I wonder if that’s how Mary and Anthony Johnson felt in 1652 when they petitioned the court for tax relief in Northampton County, Virginia. They had both been enslaved in their youth, but by midcentury they were free landowners, with four children and servants of their own. They were part of a small Black population that had been in Virginia since colonists arrived in Jamestown, and they must have been optimistic, though they would’ve seen a lot of change in their lives.
They would have witnessed a developing debate among white Christians about whether Africans were fully human and thus entitled to the protection of God’s love. They would have heard about each new law that came down from the legislature, as lawmakers tried to break up the colony’s multiracial class of indentured servants. The Johnsons probably would have felt the shift as the colony reordered its mixed servant class into two distinct racial castes. They surely would have felt the cultural and economic space for free or indentured Black people steadily shrinking, as law after law codified who could have sex with whom; who had the legal standing to appeal to the courts when wronged and who had none; who could work or buy or pray their way out of servitude and who couldn’t.
What would the Johnsons have thought about the future as this social reordering unfolded? Anthony and Mary did not live to see the Virginia General Assembly hand down the omnibus legislation that would define their heirs’ lives and the next century and a half of American life:
It is hereby enacted and declared, That baptism of slaves doth not exempt them from bondage; and that all children shall be bond or free, according to the condition of their mothers. —Act Concerning Servants and Slaves, section 36
Known colloquially as the “slave codes,” the 1705 Act Concerning Servants and Slaves was an effort at finality. It put an end to decades of debating over how to make it clear that Virginia was a white man’s colony, one in which a white man’s colonial investment was secure, and one in which the law protected the white man’s right to enslave Black people. It became the model for all the British colonies in North America. One colony after another codified its racial caste systems and assured white planters that they could enslave increasing numbers of Black people.

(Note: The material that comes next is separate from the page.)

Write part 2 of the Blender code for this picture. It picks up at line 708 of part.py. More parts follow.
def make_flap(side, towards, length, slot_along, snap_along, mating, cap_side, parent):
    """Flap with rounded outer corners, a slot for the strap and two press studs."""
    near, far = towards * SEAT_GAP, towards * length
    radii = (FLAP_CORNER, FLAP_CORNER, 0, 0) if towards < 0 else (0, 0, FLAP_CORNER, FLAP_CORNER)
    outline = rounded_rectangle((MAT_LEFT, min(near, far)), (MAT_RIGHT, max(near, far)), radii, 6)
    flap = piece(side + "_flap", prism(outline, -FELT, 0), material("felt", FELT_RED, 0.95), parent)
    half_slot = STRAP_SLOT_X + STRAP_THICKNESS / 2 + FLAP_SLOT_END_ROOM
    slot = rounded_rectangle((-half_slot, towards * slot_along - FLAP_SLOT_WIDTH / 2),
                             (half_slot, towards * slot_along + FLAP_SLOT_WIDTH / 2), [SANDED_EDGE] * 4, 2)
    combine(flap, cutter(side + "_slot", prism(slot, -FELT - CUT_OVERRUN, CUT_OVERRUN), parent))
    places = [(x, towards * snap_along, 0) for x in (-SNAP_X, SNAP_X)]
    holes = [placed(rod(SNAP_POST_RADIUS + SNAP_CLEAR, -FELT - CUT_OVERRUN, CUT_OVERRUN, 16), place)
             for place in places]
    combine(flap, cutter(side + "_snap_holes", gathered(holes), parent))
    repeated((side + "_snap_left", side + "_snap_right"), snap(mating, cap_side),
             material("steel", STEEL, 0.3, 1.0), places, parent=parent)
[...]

What’s striking is the care that was taken to make it so. In the comfortingly distorted view of the past, American slavery came about in the passive tense. That’s just the way things were back then. Slavery was an inherited reality, a long-standing if unsavory fact of trade and war. In reality, colonial legislatures consciously conceived American chattel slavery at the turn of the eighteenth century, and they spelled out its terms in painstaking regulatory detail. Virginia’s slave codes contained forty-one sections and more than four thousand words.
No master, mistress, or overseer of a family, shall knowingly permit any slave, not belonging to him or her, to be and remain upon his or her plantation, above four hours at any one time, without the leave of such slave’s master, mistress, or overseer, on penalty of one hundred and fifty pounds of tobacco to the informer. —Act Concerning Servants and Slaves, section 32
The slave codes of 1705 are among American history’s most striking evidence that our nation’s greatest sins were achieved with clear forethought and determined maintenance. And in this case as in many others, white elites were incited to act by their fears.

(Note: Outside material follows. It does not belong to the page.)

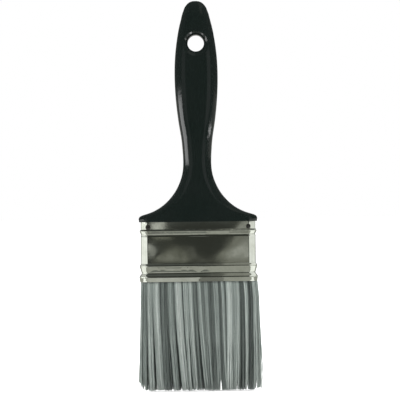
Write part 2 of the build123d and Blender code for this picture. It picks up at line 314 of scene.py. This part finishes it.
def tuft(name, x_range, y_range, count, replaced, rounded=0):
    """One mesh of many tapered filaments that fills the given span of the mouth."""
    # an even but irregular spread: jittered rows
    w, h = x_range[1] - x_range[0], y_range[1] - y_range[0]
    nx = max(1, int(round(math.sqrt(count * w / h))))
    ny = max(1, int(round(count / nx)))
    gx, gy = np.meshgrid((np.arange(nx) + 0.5) / nx, (np.arange(ny) + 0.5) / ny)
    base = np.stack([gx.ravel(), gy.ravel()], 1)
    base += rng.uniform(-0.5, 0.5, base.shape) / np.array([nx, ny]) * 0.9
    base = base * np.array([w, h]) + np.array([x_range[0], y_range[0]])
    if rounded:
        # keep clear of the ferrule's rounded corners
        cx, cy = HALF_W - rounded, HALF_T - rounded
        dx, dy = np.abs(base[:, 0]) - cx, np.abs(base[:, 1]) - cy
        outside = (dx > 0) & (dy > 0) & (np.hypot(dx, dy) > rounded)
        base = base[~outside]
    n = len(base)
    big = nearest(base, BIG)
    small = nearest(base, SMALL)

    # levels along the filament: s from 0 at the mouth to 1 at the tip
    rings = 10
    short = BIG_SHORT[big] + SMALL_SHORT[small] + rng.exponential(0.18, n)
    left = np.clip((-base[:, 0] - 33.6) / 1.6, 0, 1)
    right = np.clip((base[:, 0] - 31.5) / 4.0, 0, 1)
    short = short + left * 6.4 * rng.uniform(0.75, 1.05, n) + right * 1.4
    stray = rng.random(n) < 0.010
    short = np.where(stray, short + rng.uniform(0, 5, n), short)
    short = np.clip(short, 0.0, 9.0)
    length = FREE - short
    u = np.linspace(0, 1, rings) ** 0.92
    along = -BURIED + u[None, :] * (length + BURIED)[:, None]      # mm past the mouth
    s = np.clip(along / FREE, 0, 1)

    wide, deep = swell_x(along), swell_y(along)
    px, py = base[:, 0:1] * wide, base[:, 1:2] * deep
    bx, by = BIG[big, 0:1] * wide, BIG[big, 1:2] * deep
    sx, sy = SMALL[small, 0:1] * wide, SMALL[small, 1:2] * deep
    k1 = 0.24 * smooth(s / 1.0)
    k2 = 0.36 * smooth(s / 0.85)
    own = rng.uniform(0.6, 1.1, n)[:, None]
    px = px + (bx - px) * k1 * own + (sx - px) * k2 * own
    py = py + (by - py) * k1 * own + (sy - py) * k2 * own
    px = px + (BIG_LEAN[big, 0:1] + SMALL_LEAN[small, 0:1]) * s ** 1.5
    py = py + (BIG_LEAN[big, 1:2] + SMALL_LEAN[small, 1:2]) * s ** 1.5
    px = px + (SHIFT + 0.6 * s) * smooth((along + 0.5) / 3.0)
    for place, gap in SLITS:
        away = px - place
        px = px + np.sign(away) * gap * np.exp(-np.abs(away) / 1.1) * smooth((s - 0.89) / 0.11)
    phase = rng.uniform(0, 2 * np.pi, (n, 2))
    wave = rng.uniform(18, 40, n)[:, None]
    amp = rng.uniform(0.02, 0.16, n)[:, None] * smooth(s * 1.4)
    px = px + amp * np.sin(along / wave * 2 * np.pi + phase[:, 0:1])
    py = py + amp * np.sin(along / wave * 2 * np.pi + phase[:, 1:2])
    wild = np.where(stray, rng.normal(0, 1.2, n), rng.normal(0, 0.14, n))[:, None]
    wild_y = np.where(stray, rng.normal(0, 0.8, n), rng.normal(0, 0.12, n))[:, None]
    px = px + wild * s ** 2
    py = py + wild_y * s ** 2
    limit_x = HALF_W * wide + 0.9 * smooth(along / 3.0)
    limit_y = HALF_T * deep + 0.3
    px = np.clip(px, -limit_x, limit_x)
    py = np.clip(py, -limit_y, limit_y)
    z = MOUTH - along * MM

    path = np.stack([px * MM, py * MM, z], 2)                       # n, rings, 3
    thick = rng.uniform(0.125, 0.175, n)[:, None]
    taper = 1 - 0.45 * s - 0.35 * smooth((s - 0.93) / 0.07)
    radius = thick * taper * MM

    sides = 5
    turn = rng.uniform(0, 2 * np.pi, n)
    ang = turn[:, None] + np.arange(sides)[None, :] * 2 * np.pi / sides
    ring = np.stack([np.cos(ang), np.sin(ang), np.zeros_like(ang)], 2)   # n, sides, 3
    verts = path[:, :, None, :] + ring[:, None, :, :] * radius[:, :, None, None]
    verts = verts.reshape(n, rings * sides, 3)
    tipp = path[:, -1] + np.array([0, 0, -0.25 * MM])
    rootp = path[:, 0]
    allv = np.concatenate([verts, tipp[:, None, :], rootp[:, None, :]], 1)
    per = rings * sides + 2

    quads, tris = [], []
    for r in range(rings - 1):
        for k in range(sides):
            a, b = r * sides + k, r * sides + (k + 1) % sides
            quads.append((a, a + sides, b + sides, b))
    last = (rings - 1) * sides
    for k in range(sides):
        tris.append((last + k, per - 2, last + (k + 1) % sides))
        tris.append((k, (k + 1) % sides, per - 1))
    quads, tris = np.array(quads), np.array(tris)
    off = np.arange(n)[:, None, None] * per
    faces_q = (quads[None] + off).reshape(-1, 4)
    faces_t = (tris[None] + off).reshape(-1, 3)

    mesh = bpy.data.meshes.new(name)
    loops = np.concatenate([faces_q.ravel(), faces_t.ravel()])
    mesh.vertices.add(n * per)
    mesh.vertices.foreach_set("co", allv.reshape(-1).astype(np.float32))
    mesh.loops.add(len(loops))
    mesh.loops.foreach_set("vertex_index", loops.astype(np.int32))
    starts = np.concatenate([np.arange(len(faces_q)) * 4, len(faces_q) * 4 + np.arange(len(faces_t)) * 3])
    totals = np.concatenate([np.full(len(faces_q), 4), np.full(len(faces_t), 3)])
    mesh.polygons.add(len(starts))
    mesh.polygons.foreach_set("loop_start", starts.astype(np.int32))
    mesh.polygons.foreach_set("loop_total", totals.astype(np.int32))
    mesh.polygons.foreach_set("use_smooth", np.ones(len(starts), bool))

    # dyed tone of each filament, biased by its lock, so that the bundle is streaky; filaments towards the edges of a
    # light lock are made darker, which is painted shade for the gaps between locks
    off = np.clip(np.abs(base[:, 0] - BIG[big, 0]) / BIG[big, 2], 0, 1)
    dye_and_shade = 0.58 + 0.94 * (BIG_TONE_AND_SHADE[big] - 0.58) + 0.018 - 0.27 * off ** 2 * (BIG_TONE_AND_SHADE[big] > 0.48) * (np.abs(base[:, 0]) < 33.8) + SMALL_SHADE[small] + rng.normal(0, 0.085, n)
    dye_and_shade = np.clip(dye_and_shade, 0.004, 0.996)
    vert_u = np.repeat(dye_and_shade, per)
    vert_v = np.concatenate([np.repeat(s, sides, axis=1), np.ones((n, 1)), np.zeros((n, 1))], 1).ravel()
    layer = mesh.uv_layers.new(name="OFBake")
    uvs = np.stack([vert_u[loops], vert_v[loops] * 0.99 + 0.005], 1)
    layer.data.foreach_set("uv", uvs.astype(np.float32).ravel())
    mesh.update()
    mesh.validate()
    ob = bpy.data.objects.new(name, mesh)
    scene.collection.objects.link(ob)
    mesh.materials.append(FILAMENT)
    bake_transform(ob)
    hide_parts(replaced)
    return ob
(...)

Between 1680 and 1700, Virginia’s enslaved Black population increased from 3,000 to 16,380, driven by a decreasing flow of white indentured servants from England and the fact that Africans had better survival rates on the colony’s plantations. In the neighboring Carolinas, Black people were nearly a third of the population by 1672, a growth driven by the need for labor on the colony’s booming rice plantations.
These demographics presented real threats to white planters, including a potential cross-racial labor movement. Plantation work was close and intimate, and it fostered a troubling solidarity between the growing Black population and white indentured servants. White planters could not afford for such a dangerous bond to form—which is why in 1705 Virginia’s legislature did as much to codify white privilege as it did to establish Black subjugation.

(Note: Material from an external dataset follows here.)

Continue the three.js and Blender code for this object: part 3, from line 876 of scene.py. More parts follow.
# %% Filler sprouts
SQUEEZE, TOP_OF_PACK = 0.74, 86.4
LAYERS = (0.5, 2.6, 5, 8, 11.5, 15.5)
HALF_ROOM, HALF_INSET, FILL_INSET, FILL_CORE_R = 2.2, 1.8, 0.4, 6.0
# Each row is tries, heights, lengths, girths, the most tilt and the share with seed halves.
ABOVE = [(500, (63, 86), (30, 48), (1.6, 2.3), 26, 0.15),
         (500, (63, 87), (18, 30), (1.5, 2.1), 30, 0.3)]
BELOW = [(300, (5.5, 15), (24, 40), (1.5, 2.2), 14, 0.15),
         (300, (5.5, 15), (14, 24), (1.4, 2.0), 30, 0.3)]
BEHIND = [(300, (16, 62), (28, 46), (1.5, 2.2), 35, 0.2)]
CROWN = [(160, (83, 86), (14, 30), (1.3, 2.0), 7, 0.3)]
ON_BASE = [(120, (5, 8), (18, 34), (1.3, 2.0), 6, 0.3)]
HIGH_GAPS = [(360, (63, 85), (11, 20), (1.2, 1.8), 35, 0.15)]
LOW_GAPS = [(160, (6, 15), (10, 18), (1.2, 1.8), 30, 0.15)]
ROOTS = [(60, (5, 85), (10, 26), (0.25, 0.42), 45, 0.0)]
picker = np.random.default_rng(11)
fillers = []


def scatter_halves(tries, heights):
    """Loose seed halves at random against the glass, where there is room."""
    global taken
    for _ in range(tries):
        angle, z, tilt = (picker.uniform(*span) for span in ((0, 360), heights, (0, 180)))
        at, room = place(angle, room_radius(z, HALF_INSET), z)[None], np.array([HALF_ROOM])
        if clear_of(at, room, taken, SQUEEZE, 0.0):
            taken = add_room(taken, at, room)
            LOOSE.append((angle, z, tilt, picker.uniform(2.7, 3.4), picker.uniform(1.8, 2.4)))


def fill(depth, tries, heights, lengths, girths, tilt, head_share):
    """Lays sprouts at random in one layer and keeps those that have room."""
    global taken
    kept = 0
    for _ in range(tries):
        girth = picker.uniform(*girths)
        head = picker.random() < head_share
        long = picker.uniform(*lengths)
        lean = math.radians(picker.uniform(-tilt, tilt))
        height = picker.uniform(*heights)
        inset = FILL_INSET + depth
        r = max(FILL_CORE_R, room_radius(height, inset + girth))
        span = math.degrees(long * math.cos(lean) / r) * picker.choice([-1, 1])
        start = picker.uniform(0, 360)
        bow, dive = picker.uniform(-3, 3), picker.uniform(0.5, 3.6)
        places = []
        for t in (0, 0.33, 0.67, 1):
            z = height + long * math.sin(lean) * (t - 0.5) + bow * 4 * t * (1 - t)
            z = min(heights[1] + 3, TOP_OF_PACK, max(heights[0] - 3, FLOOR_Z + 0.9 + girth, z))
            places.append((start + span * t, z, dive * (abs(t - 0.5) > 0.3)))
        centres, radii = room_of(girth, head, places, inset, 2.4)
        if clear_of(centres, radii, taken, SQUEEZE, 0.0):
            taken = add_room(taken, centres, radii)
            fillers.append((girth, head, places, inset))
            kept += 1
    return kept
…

All masters and owners of servants, shall find and provide for their servants, wholesome and competent diet, clothing, and lodging, by the discretion of the county court; and shall not, at any time, give immoderate correction; neither shall, at any time, whip a christian white servant naked, without an order from a justice of the peace. —Act Concerning Servants and Slaves, section 7
Still, there were just too many Black people, and they did not accept bondage. In the years leading up to and surrounding the slave codes, Black defiance was widespread, with unrest stretching from the plantations themselves all the way back to West Africa’s Slave Coast. New York passed its own code in 1705, motivated in part by the size of its Black population.
White planters needed legal order to control the unruly and growing Black workforce upon which the colonies’ wealth extraction depended. The slave codes provided it. They were among the first American laws to carefully detail the terms and conditions for brutalizing Black people.
If any slave resist his master, or owner, or other person, by his or her order, correcting such slave, and shall happen to be killed in such correction, it shall not be accounted felony; but the master, owner, and every such other person so giving correction, shall be free and acquit of all punishment and accusation for the same, as if such incident had never happened. —Act Concerning Servants and Slaves, section 34
The 1705 slave codes would not be the final word on anti-Black violence. There would be many more laws: the Fugitive Slave Acts, the post-Reconstruction “Black codes,” the Jim Crow court rulings offering impunity for vigilante justice, the sentencing laws of the 1980s, the police militarization of the 1994 Crime Bill, and today’s ongoing legal deference to cops who feel threatened by the unarmed Black children they kill.
The myths Americans tell themselves about the past—that it is distant, that people did bad things out of ignorance rather than malice, that the good guys won in the end—encourage a false faith in the present. They allow us to believe our norms are fixed and that the forward march of progress may sometimes be delayed but never reversed. Bad times will get better, because they always have. We’ll be safe.
But the past is close. The slave codes of 1705 are close. The past is filled with people who carried out evil acts with foresight and determination, supported by the complicity of their peers. It contains progress but just as many reactionary entrenchments of old power. White supremacy became the norm in America because white men who felt threatened wrote laws to foster it, then codified the violence necessary to maintain it. They can maintain it with the same intention today, if we allow it.